Scène de la Grande Peur, « ADN de la rébellion à la française » selon l’historien Jean Nicolas
« L’ADN de la Grande rébellion historique qui a revêtu un caractère historique fabuleux a été la Grande Peur », marque t-il. L’attaque et le brûlage des châteaux dûs à la panique et à la rumeur d’un complot aristocratique auront constitué dans leur désorganisation, l’événement clé débouchant sur l’abolition des privilèges et la déclaration des droits de l’homme et du citoyen (juillet-août 1789).

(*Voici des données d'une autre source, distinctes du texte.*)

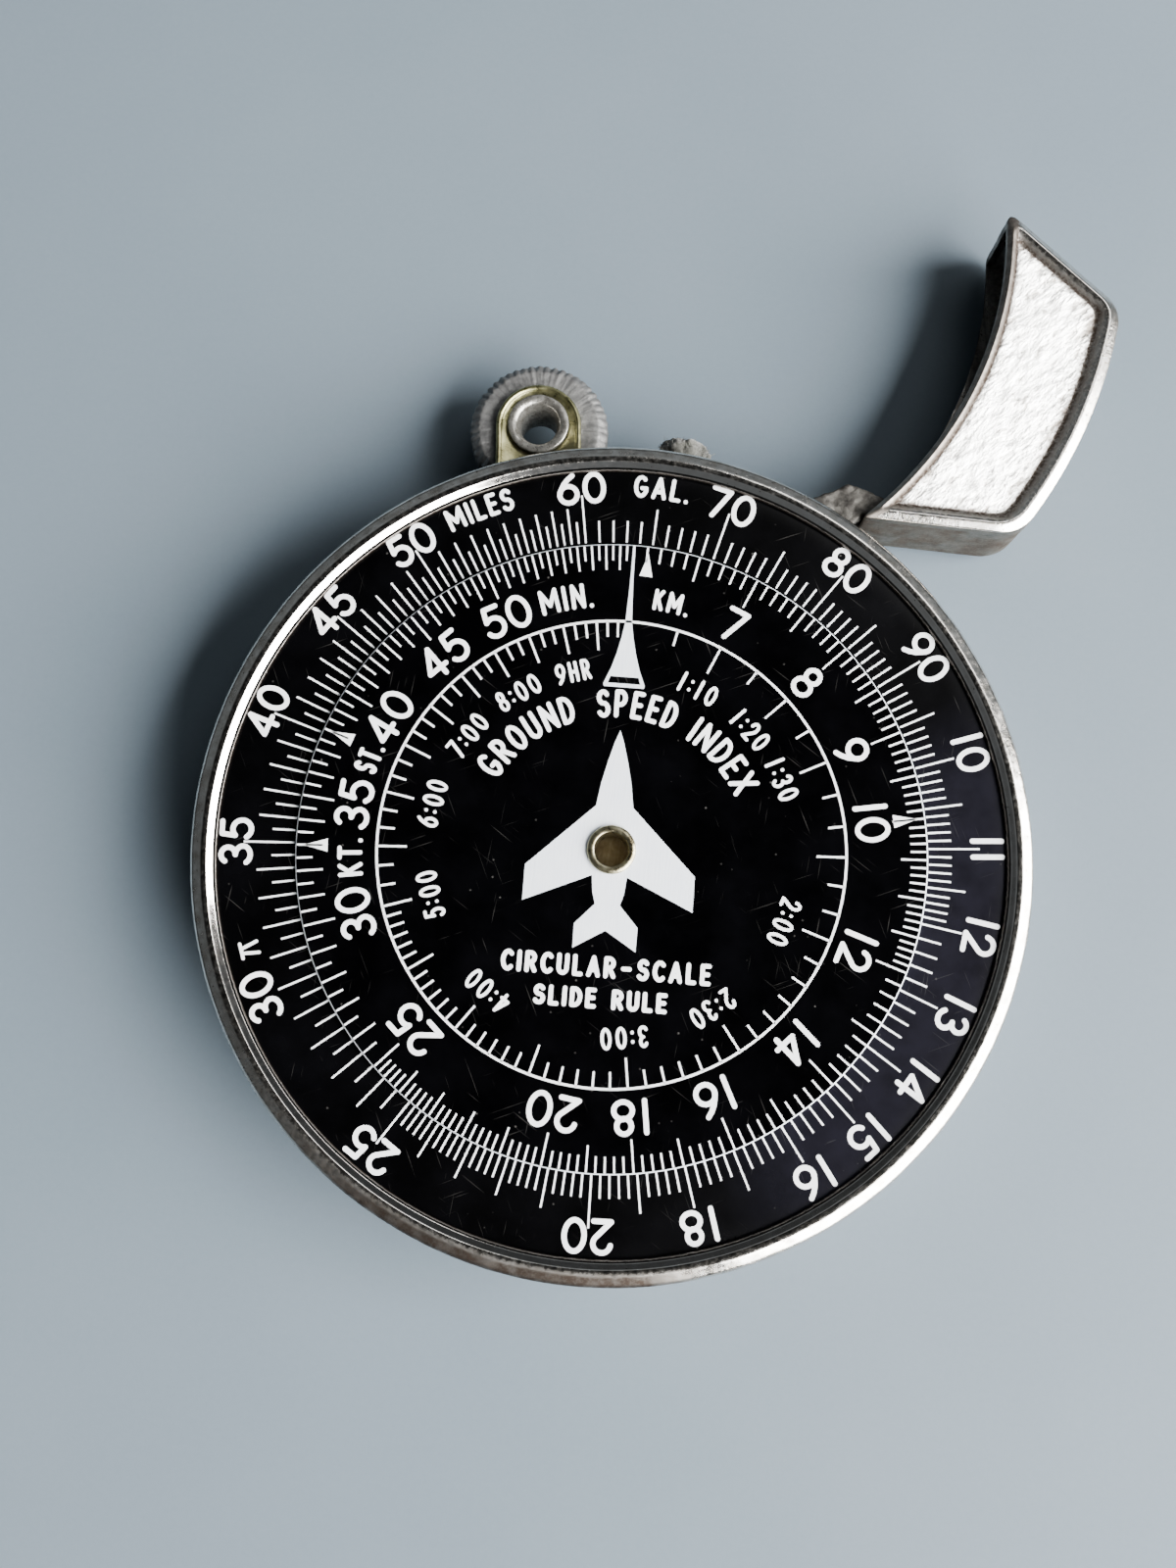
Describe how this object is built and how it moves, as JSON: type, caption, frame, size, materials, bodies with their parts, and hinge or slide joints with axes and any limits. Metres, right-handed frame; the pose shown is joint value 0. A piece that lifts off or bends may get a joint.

« Sans gauchir la réalité, nous sommes avec ces rébellions, au vif du sujet. Il ne s’agissait plus de pain, plus d’octroi et de barrières douanières, mais au cœur du problème, la contestation du privilège. » En 2009, cette question égalitaire devant les situations revient sur le devant de la scène française et dans les débats, mais elle ne l’avait jamais vraiment quitté selon Jean Nicolas. « L’historien qui a étudié le grand aveuglement des élites de 1789 ne peut s’empêcher tout de même « de faire un rapprochement avec le comportement de nos élites financières et bancaires contemporaines en temps de crise ».
Repères:
La rébellion française (1661-1789), de Jean Nicolas,
Folio histoire, 1064 pages, 12,10 €.